Texas Baptist Men has assumed the responsibility for providing long-term disaster response from the Baptist General Convention of Texas, TBM announced this week.
The change went into effect Nov. 1. TBM has provided shorter term disaster relief ministries for more than 40 years — and will continue that function, its leadership said.
“It’s a natural fit and a logical progression,” TBM Executive Director Mickey Lenamon said in a news release about the shift. “In addition to offering a coordinated response to individuals and communities affected by a disaster, the move also provides TBM Disaster Long Term Disaster Recovery expanded opportunities to involve churches in hands-on ministry.”
Disaster relief includes services provided in the immediate aftermath of man-made or natural disasters. These include providing food, water, chaplaincy, showers and shelter in some cases. Short-term repairs to damaged properties also may be provided.
Disaster recovery refers to long-term efforts to rebuild communities, homes and lives. It can include clearing lots of destroyed homes, new construction and providing financial assistance to victims of disaster.
“We are looking forward to long-term recovery being included in the disaster relief ministry of TBM,” said Terry Henderson, the ministry’s disaster relief director. “Many of the states are adding this component as an area of ministry. We have been looking at several examples and are pleased to begin the process of expanding our response to disasters.”

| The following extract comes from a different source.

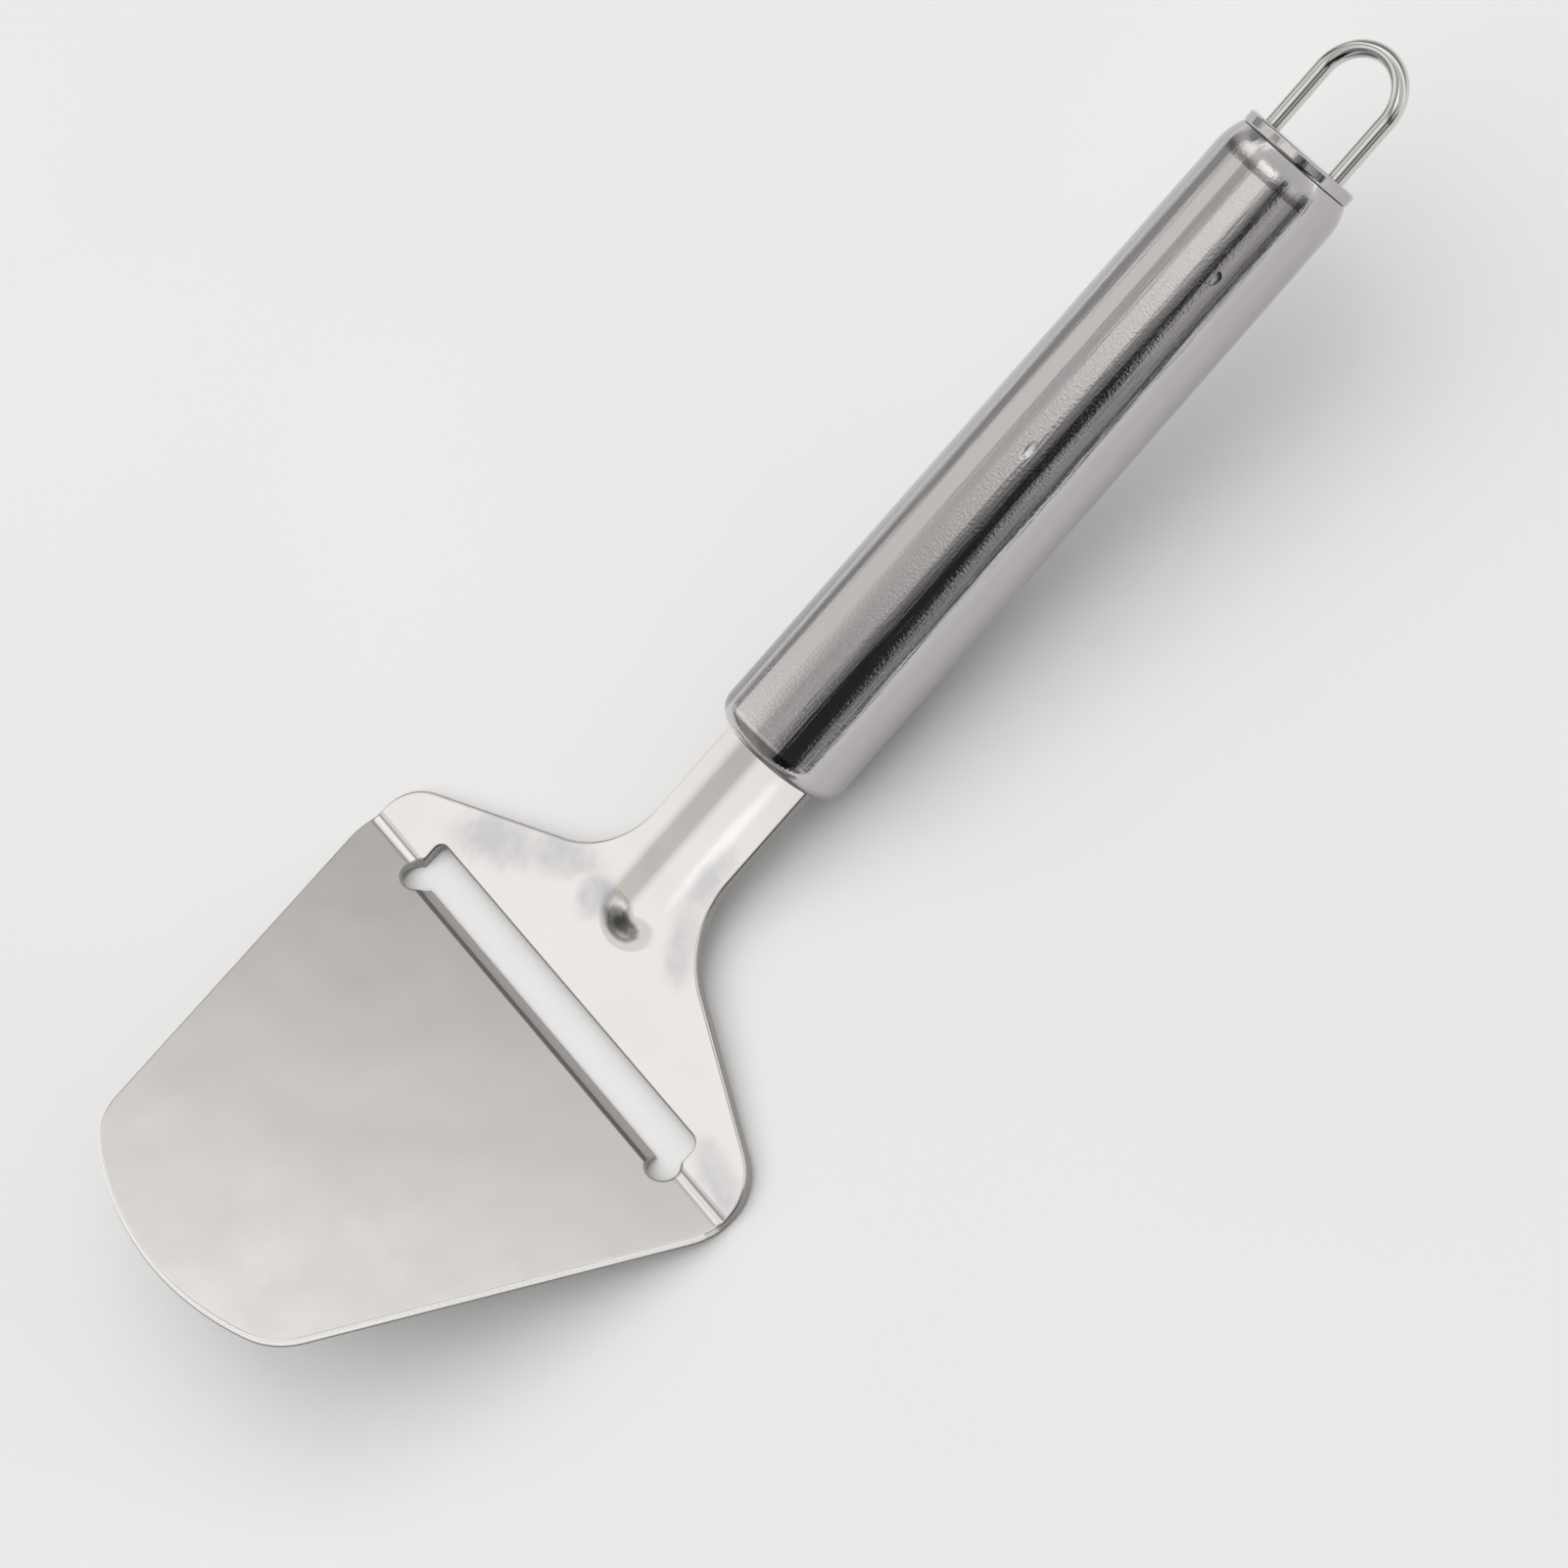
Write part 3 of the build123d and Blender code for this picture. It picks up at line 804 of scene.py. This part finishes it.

Under the new arrangement, Marla Bearden and Gerald Davis have become employees of TBM and will report to Henderson. Previously, they served as disaster recovery specialists for the BGCT.
The pair will continue to mobilize Texas Baptist congregations and Baptist Student Mission groups in the long-term recovery phase of disasters, Bearden said in the statement.
“The disaster recovery piece will open up new opportunities for current TBM Volunteers,” she said.